RECORDED DATA:

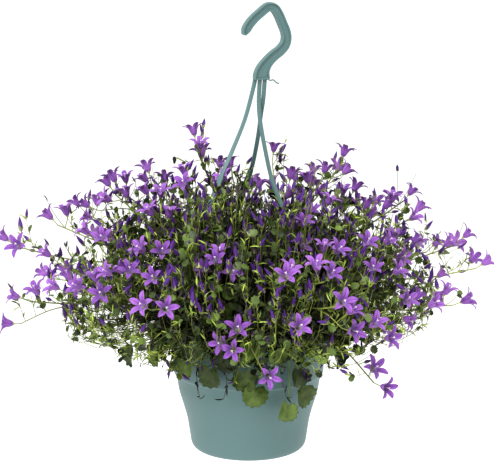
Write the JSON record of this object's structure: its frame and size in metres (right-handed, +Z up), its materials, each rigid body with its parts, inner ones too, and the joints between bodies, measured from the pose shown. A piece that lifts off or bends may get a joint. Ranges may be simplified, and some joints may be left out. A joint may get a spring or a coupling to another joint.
{
  "type": "bellflower hanging basket",
  "caption": "Bellflower with star-shaped violet bells in a plain round hanging pot, held by a moulded hook with three straps.",
  "frame": {"origin": "centre of the flat underside of the pot", "axes": "+Z up along the pot's axis, -Y towards the front, +X to the right as seen from the front"},
  "size_m": [0.6168, 0.4937, 0.5546],
  "materials": {
    "pot_plastic": "matte teal-grey moulded plastic",
    "hanger_plastic": "matte teal-grey moulded plastic",
    "soil": "moist peat, rough",
    "foliage": "fresh green leaves and stems",
    "bloom": "thin velvety petals"
  },
  "bodies": {
    "root": {"hanger": "hanger_plastic", "leaf_crown": "foliage", "pot": "pot_plastic", "soil": "soil", "spray_01": "foliage", "spray_02": "foliage", "spray_03": "foliage", "spray_04": "foliage", "spray_05": "foliage", "spray_06": "foliage", "spray_07": "foliage", "spray_08": "foliage", "spray_09": "foliage", "spray_10": "foliage", "spray_11": "foliage", "spray_12": "foliage", "spray_13": "foliage", "spray_14": "foliage", "spray_15": "foliage", "spray_16": "foliage", "spray_17": "foliage", "spray_18": "foliage", "spray_19": "foliage", "spray_20": "foliage", "spray_21": "foliage", "spray_22": "foliage", "spray_23": "foliage", "spray_24": "foliage", "spray_25": "foliage", "spray_26": "foliage", "spray_27": "foliage", "spray_28": "foliage", "spray_29": "foliage", "spray_30": "foliage", "spray_31": "foliage", "spray_32": "foliage", "spray_33": "foliage", "spray_34": "foliage", "spray_35": "foliage", "spray_36": "foliage", "spray_37": "foliage", "spray_38": "foliage", "spray_39": "foliage", "spray_40": "foliage", "spray_41": "foliage", "spray_42": "foliage", "spray_43": "foliage", "spray_44": "foliage", "spray_45": "foliage", "spray_46": "foliage", "spray_47": "foliage", "spray_48": "foliage", "spray_49": "foliage", "spray_50": "foliage", "spray_51": "foliage", "spray_52": "foliage", "spray_53": "foliage", "spray_54": "foliage"}
  },
  "joints": []
}
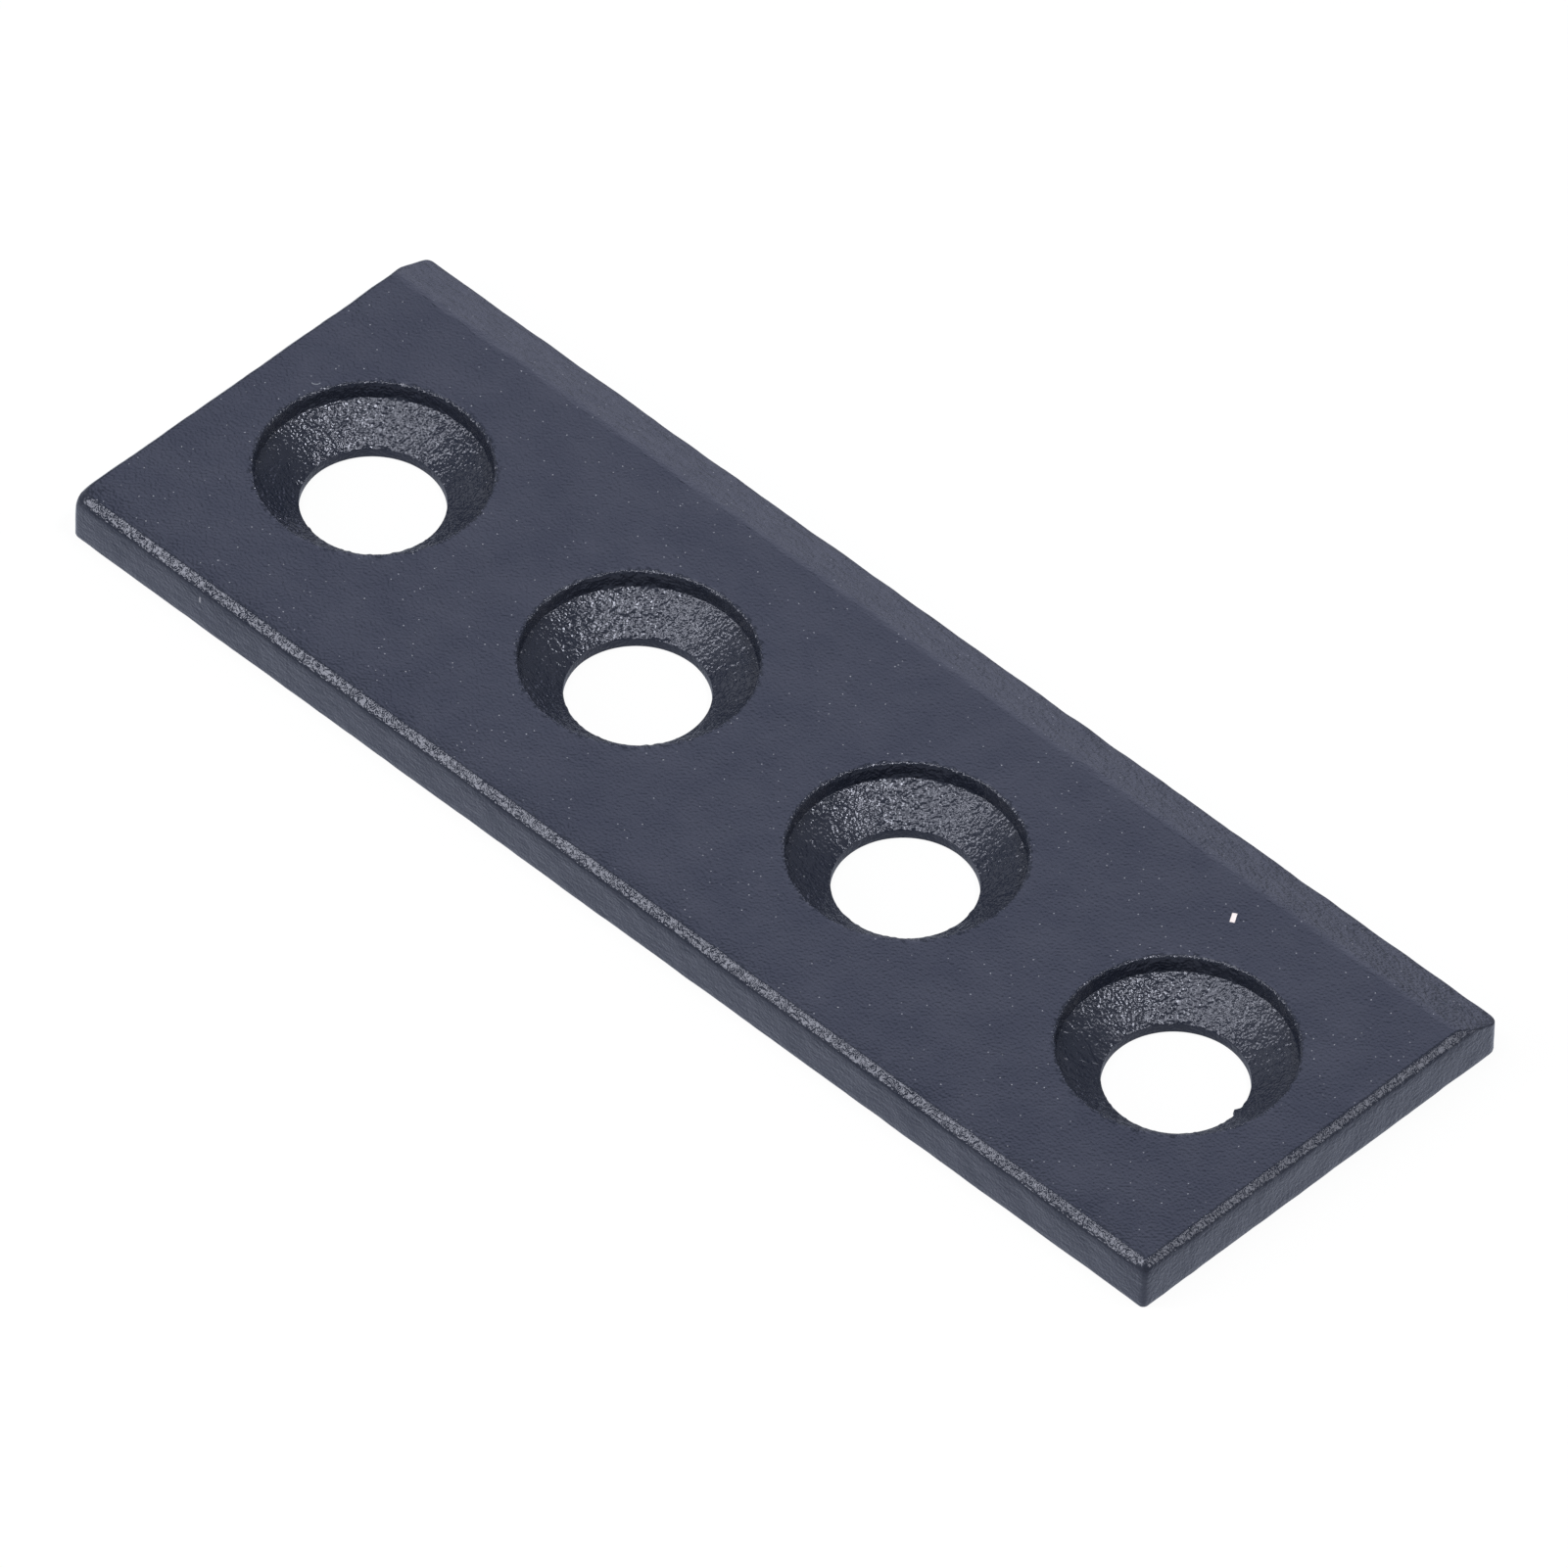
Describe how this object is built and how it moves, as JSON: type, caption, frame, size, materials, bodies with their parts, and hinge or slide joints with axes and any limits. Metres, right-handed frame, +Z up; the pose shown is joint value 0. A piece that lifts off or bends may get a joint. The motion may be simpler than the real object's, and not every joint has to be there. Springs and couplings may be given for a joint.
{
  "type": "track connector plate",
  "caption": "Flat coated metal bar with a row of recessed screw holes and one sloped long edge, for joining the ends of two tracks.",
  "frame": {"origin": "centre of the plate's underside", "axes": "+X along the row of holes, +Y towards the sloped long edge, +Z up out of the screw seats"},
  "size_m": [0.1, 0.034, 0.004],
  "materials": {
    "dark_coating": "satin fine-textured coating"
  },
  "bodies": {
    "root": {"connector_plate": "dark_coating"}
  },
  "joints": []
}
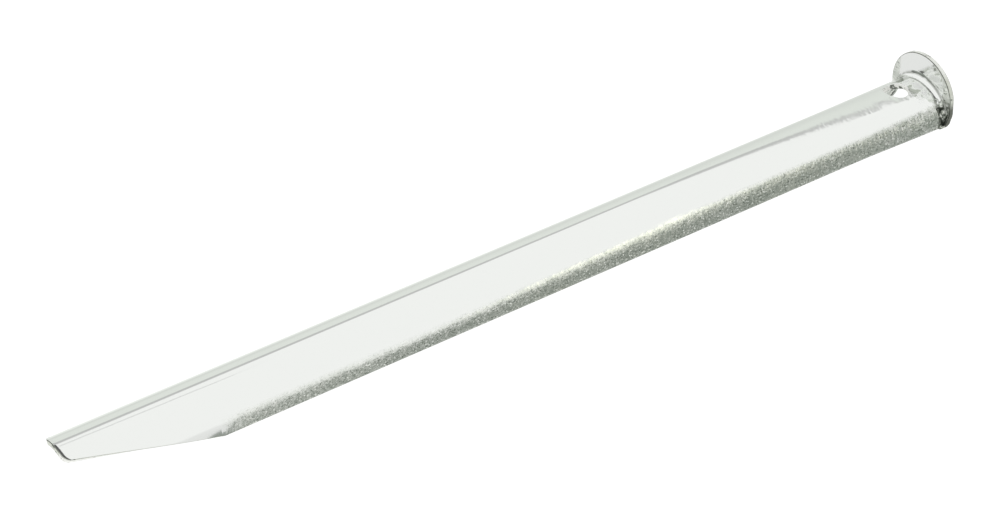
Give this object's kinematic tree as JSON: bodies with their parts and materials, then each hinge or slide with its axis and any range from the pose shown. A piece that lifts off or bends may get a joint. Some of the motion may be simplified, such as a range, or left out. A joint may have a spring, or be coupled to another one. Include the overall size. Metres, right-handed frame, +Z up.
{
  "type": "tent stake",
  "caption": "Half-round sheet-steel tent stake with a tapered blunt point, a turned-out crescent lip at the head for the guy line and a round pull-cord hole.",
  "frame": {"origin": "midway along the stake, on the plane of the two long edges that it rests on", "axes": "+X along the stake from the point to the head, +Z up through the crown of the half tube, +Y across"},
  "size_m": [0.3, 0.0244, 0.0181],
  "materials": {
    "zinc_plated_steel": "bright zinc plated, semi-gloss"
  },
  "bodies": {
    "root": {"stake": "zinc_plated_steel"}
  },
  "joints": []
}
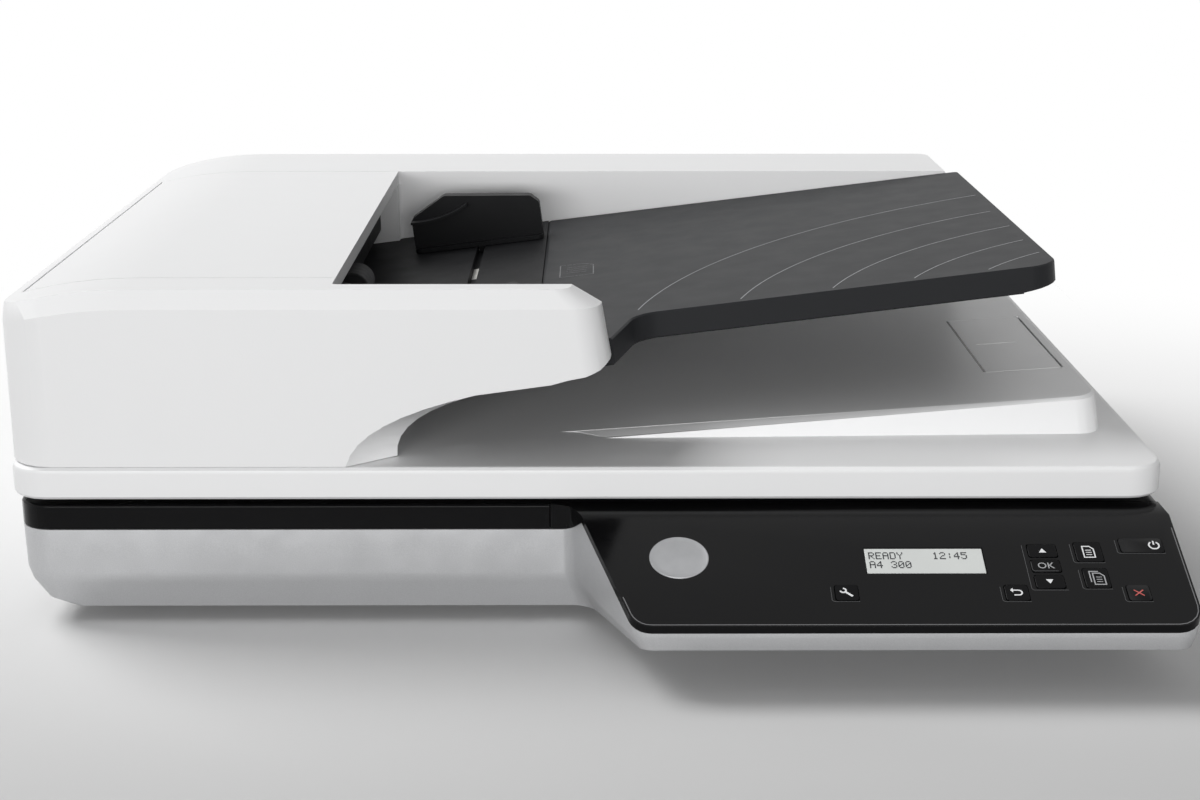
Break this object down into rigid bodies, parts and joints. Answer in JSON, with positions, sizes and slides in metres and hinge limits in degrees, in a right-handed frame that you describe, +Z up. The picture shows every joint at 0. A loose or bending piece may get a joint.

GIVEN TASK:
Repeat the listing above without any change.

SOLUTION FOR THIS TASK:
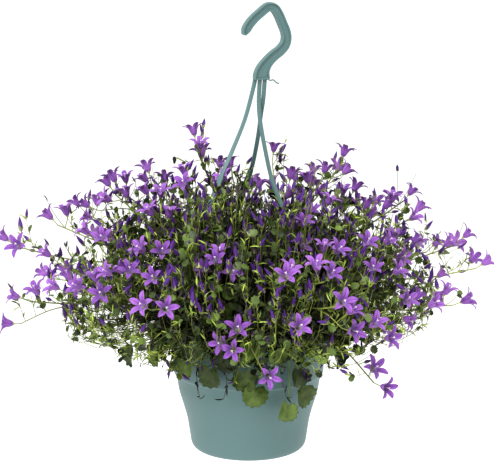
Write the JSON record of this object's structure: its frame and size in metres (right-handed, +Z up), its materials, each rigid body with its parts, inner ones too, and the joints between bodies, measured from the pose shown. A piece that lifts off or bends may get a joint. Ranges may be simplified, and some joints may be left out. A joint may get a spring or a coupling to another joint.
{
  "type": "bellflower hanging basket",
  "caption": "Bellflower with star-shaped violet bells in a plain round hanging pot, held by a moulded hook with three straps.",
  "frame": {"origin": "centre of the flat underside of the pot", "axes": "+Z up along the pot's axis, -Y towards the front, +X to the right as seen from the front"},
  "size_m": [0.6168, 0.4937, 0.5546],
  "materials": {
    "pot_plastic": "matte teal-grey moulded plastic",
    "hanger_plastic": "matte teal-grey moulded plastic",
    "soil": "moist peat, rough",
    "foliage": "fresh green leaves and stems",
    "bloom": "thin velvety petals"
  },
  "bodies": {
    "root": {"hanger": "hanger_plastic", "leaf_crown": "foliage", "pot": "pot_plastic", "soil": "soil", "spray_01": "foliage", "spray_02": "foliage", "spray_03": "foliage", "spray_04": "foliage", "spray_05": "foliage", "spray_06": "foliage", "spray_07": "foliage", "spray_08": "foliage", "spray_09": "foliage", "spray_10": "foliage", "spray_11": "foliage", "spray_12": "foliage", "spray_13": "foliage", "spray_14": "foliage", "spray_15": "foliage", "spray_16": "foliage", "spray_17": "foliage", "spray_18": "foliage", "spray_19": "foliage", "spray_20": "foliage", "spray_21": "foliage", "spray_22": "foliage", "spray_23": "foliage", "spray_24": "foliage", "spray_25": "foliage", "spray_26": "foliage", "spray_27": "foliage", "spray_28": "foliage", "spray_29": "foliage", "spray_30": "foliage", "spray_31": "foliage", "spray_32": "foliage", "spray_33": "foliage", "spray_34": "foliage", "spray_35": "foliage", "spray_36": "foliage", "spray_37": "foliage", "spray_38": "foliage", "spray_39": "foliage", "spray_40": "foliage", "spray_41": "foliage", "spray_42": "foliage", "spray_43": "foliage", "spray_44": "foliage", "spray_45": "foliage", "spray_46": "foliage", "spray_47": "foliage", "spray_48": "foliage", "spray_49": "foliage", "spray_50": "foliage", "spray_51": "foliage", "spray_52": "foliage", "spray_53": "foliage", "spray_54": "foliage"}
  },
  "joints": []
}
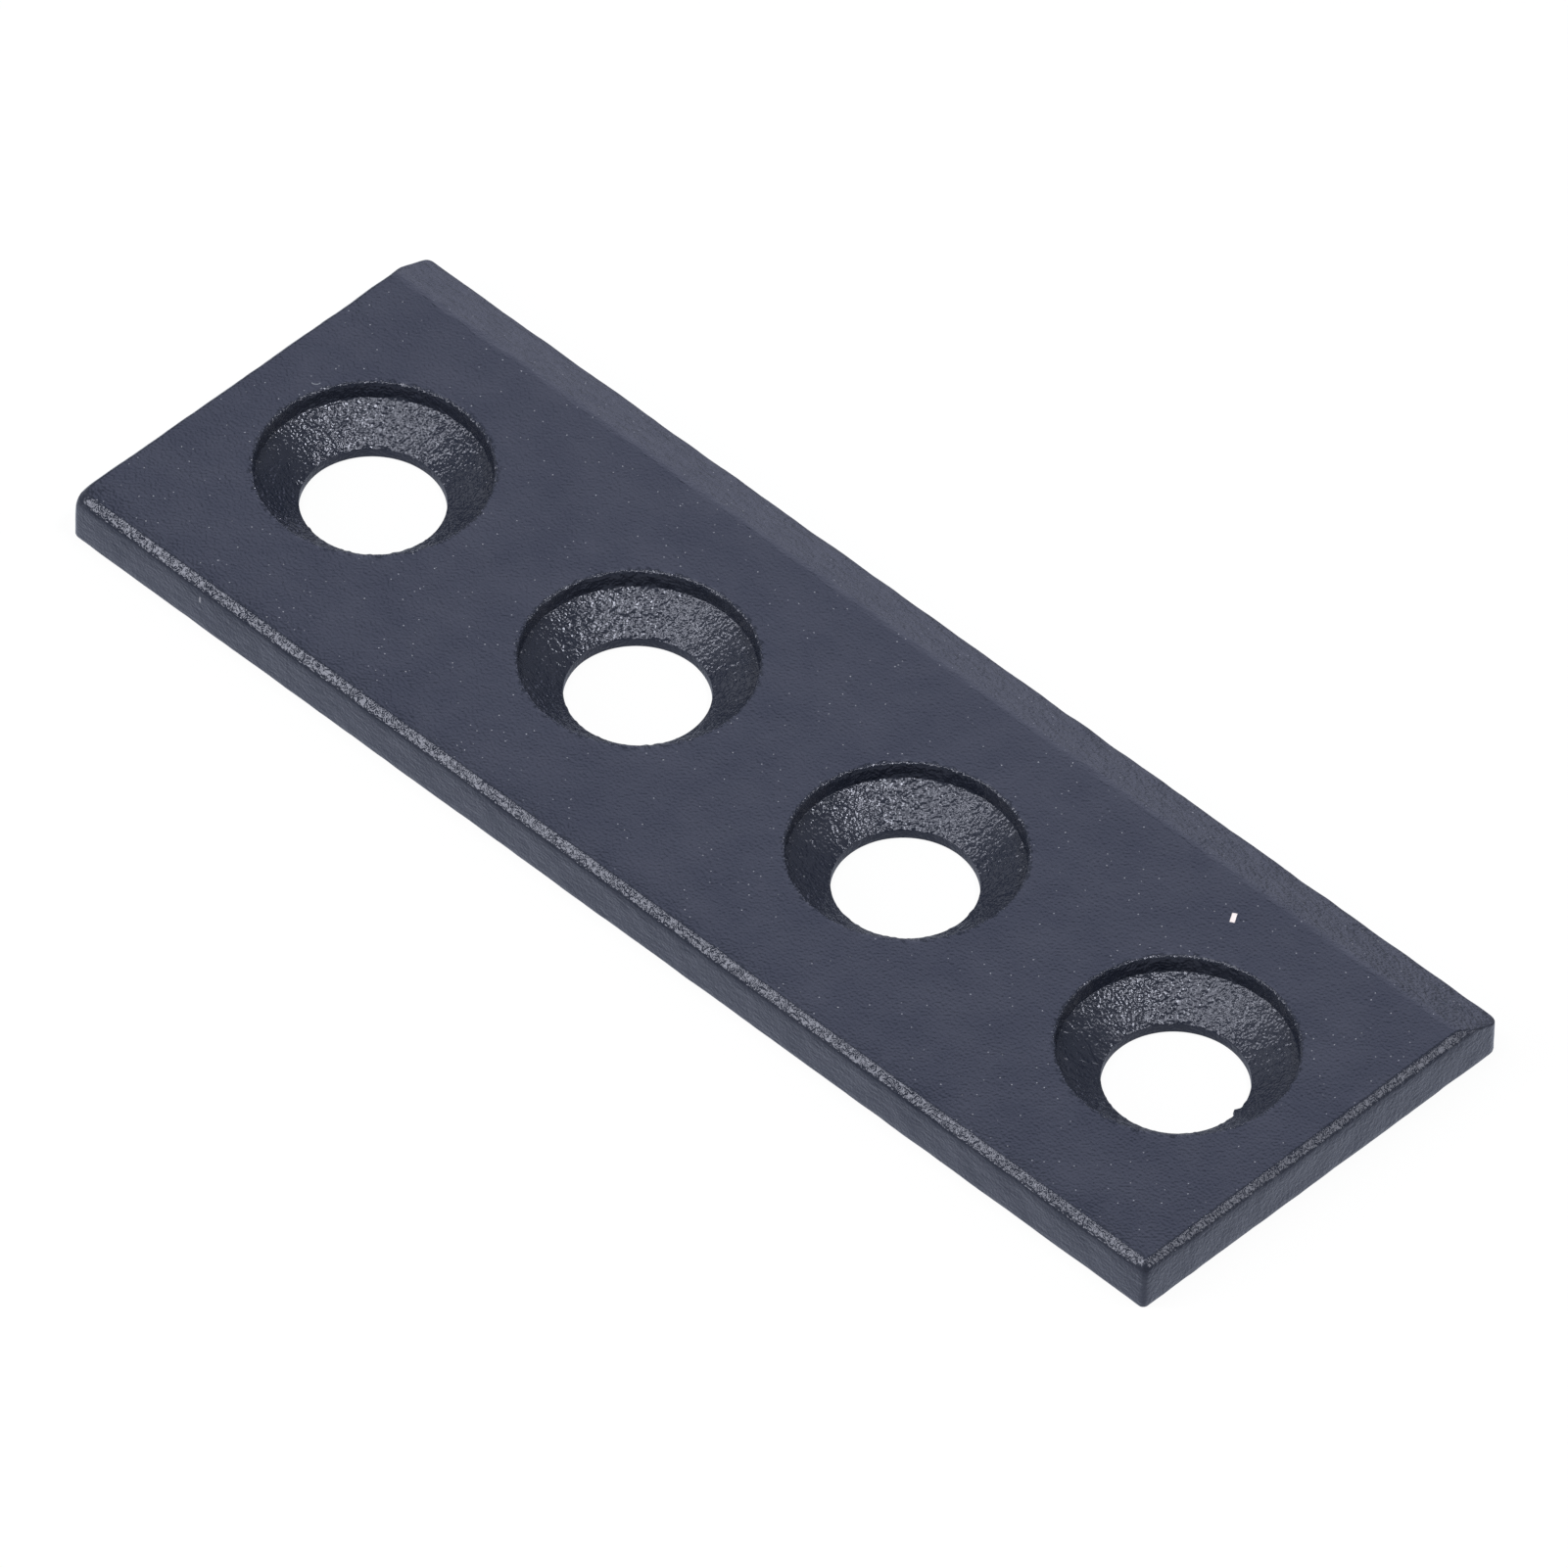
Describe how this object is built and how it moves, as JSON: type, caption, frame, size, materials, bodies with their parts, and hinge or slide joints with axes and any limits. Metres, right-handed frame, +Z up; the pose shown is joint value 0. A piece that lifts off or bends may get a joint. The motion may be simpler than the real object's, and not every joint has to be there. Springs and couplings may be given for a joint.
{
  "type": "track connector plate",
  "caption": "Flat coated metal bar with a row of recessed screw holes and one sloped long edge, for joining the ends of two tracks.",
  "frame": {"origin": "centre of the plate's underside", "axes": "+X along the row of holes, +Y towards the sloped long edge, +Z up out of the screw seats"},
  "size_m": [0.1, 0.034, 0.004],
  "materials": {
    "dark_coating": "satin fine-textured coating"
  },
  "bodies": {
    "root": {"connector_plate": "dark_coating"}
  },
  "joints": []
}
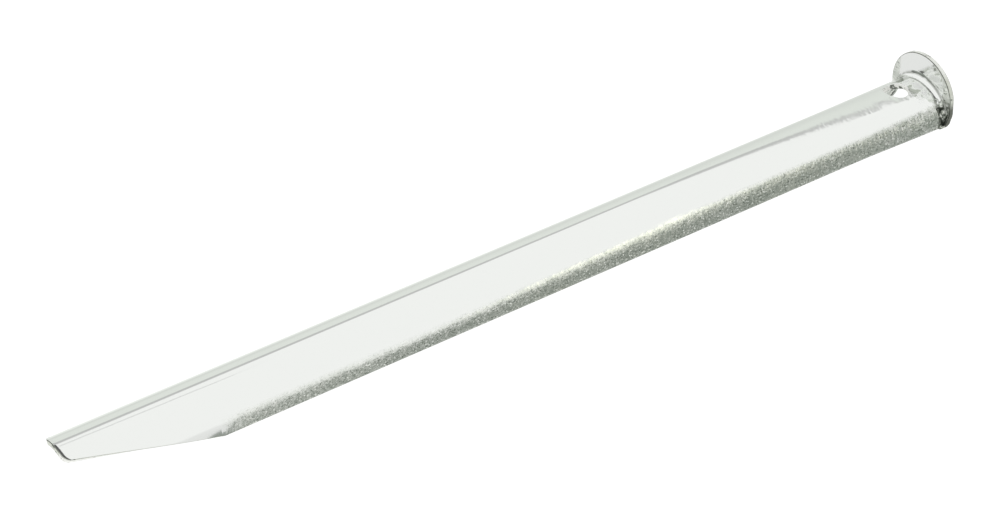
Give this object's kinematic tree as JSON: bodies with their parts and materials, then each hinge or slide with its axis and any range from the pose shown. A piece that lifts off or bends may get a joint. Some of the motion may be simplified, such as a range, or left out. A joint may have a spring, or be coupled to another one. Include the overall size. Metres, right-handed frame, +Z up.
{
  "type": "tent stake",
  "caption": "Half-round sheet-steel tent stake with a tapered blunt point, a turned-out crescent lip at the head for the guy line and a round pull-cord hole.",
  "frame": {"origin": "midway along the stake, on the plane of the two long edges that it rests on", "axes": "+X along the stake from the point to the head, +Z up through the crown of the half tube, +Y across"},
  "size_m": [0.3, 0.0244, 0.0181],
  "materials": {
    "zinc_plated_steel": "bright zinc plated, semi-gloss"
  },
  "bodies": {
    "root": {"stake": "zinc_plated_steel"}
  },
  "joints": []
}
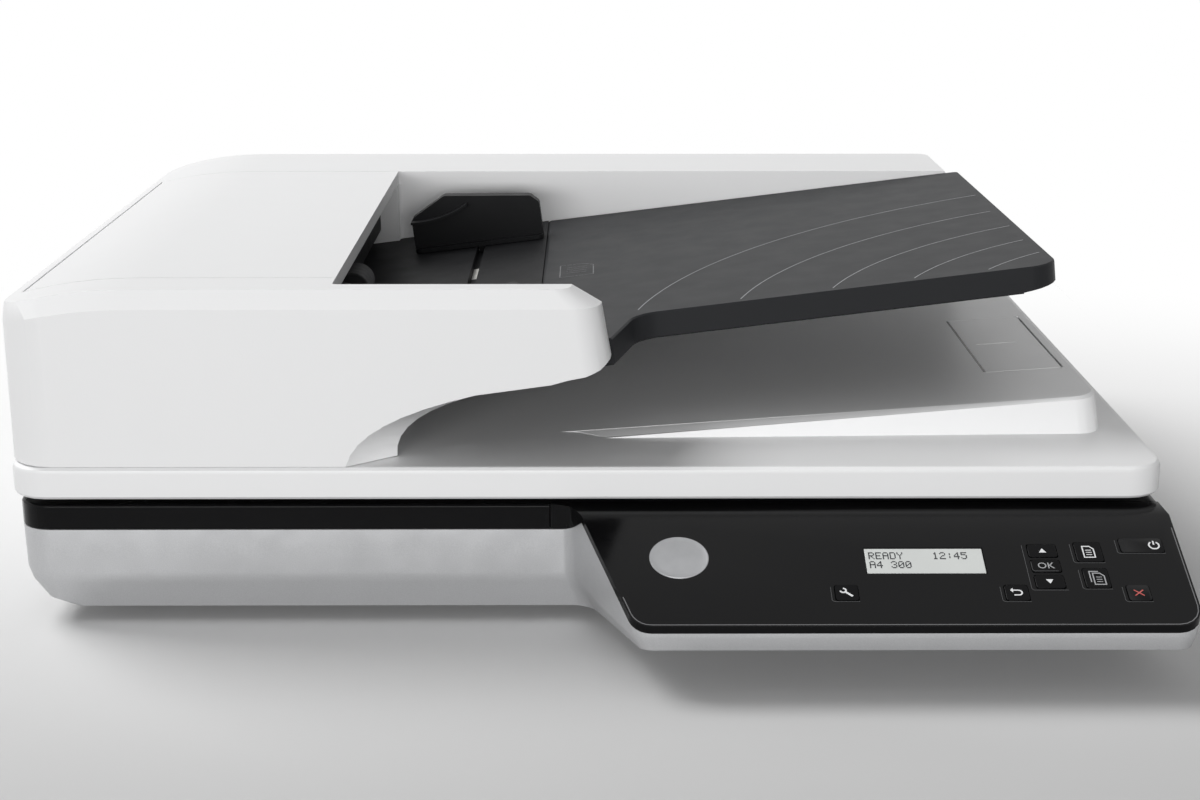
Break this object down into rigid bodies, parts and joints. Answer in JSON, with positions, sizes and slides in metres and hinge limits in degrees, in a right-handed frame that you describe, +Z up. The picture shows every joint at 0. A loose or bending piece may get a joint.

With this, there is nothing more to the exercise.